The Global Wellness Tourism Congress has released data demonstrating that, while the Middle East and Africa is currently the smallest global wellness travel market, it is potentially the fastest growing market.
Currently growth in the Middle East/North Africa region is 16.2% annually, according to the research undertaken by SRI International for GWTC, with the sector expected to be valued at US$16.6bn by 2017.
Other figures suggest the UAE will demonstrate the fastest growth of any country in the Middle East/Africa region at 17.9% – giving it a ranking of sixth worldwide.
The global wellness tourism market is estimated at $439bn, and rising at approximately 50 per cent faster than the tourism sector overall, according to the GWTC.
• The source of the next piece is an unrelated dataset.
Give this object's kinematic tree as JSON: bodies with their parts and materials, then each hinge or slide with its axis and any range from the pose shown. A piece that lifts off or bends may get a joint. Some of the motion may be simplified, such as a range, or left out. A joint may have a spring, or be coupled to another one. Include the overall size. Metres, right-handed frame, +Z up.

Presenting the findings at ATM, Anni Hood, tourism and government liaison for GWTC said wellness-focused travel was growing fast across the region: “We have a luxury/spa hotel building boom across the GCC nations and the revitalization of indigenous practices such as hammam and baths – while Africa is tourism’s next frontier with the rise of healthy adventure safari tourism, continued growth of spa/wellness resorts and emerging destinations.”
Among other findings in the report: the Middle East/North African region drives 4.8 wellness-focused trips annually, both inbound and domestic; the UAE generates 800,000 trips related to the sector with an expenditure of $1.4bn, with a similar number of trips in Morocco and Egypt.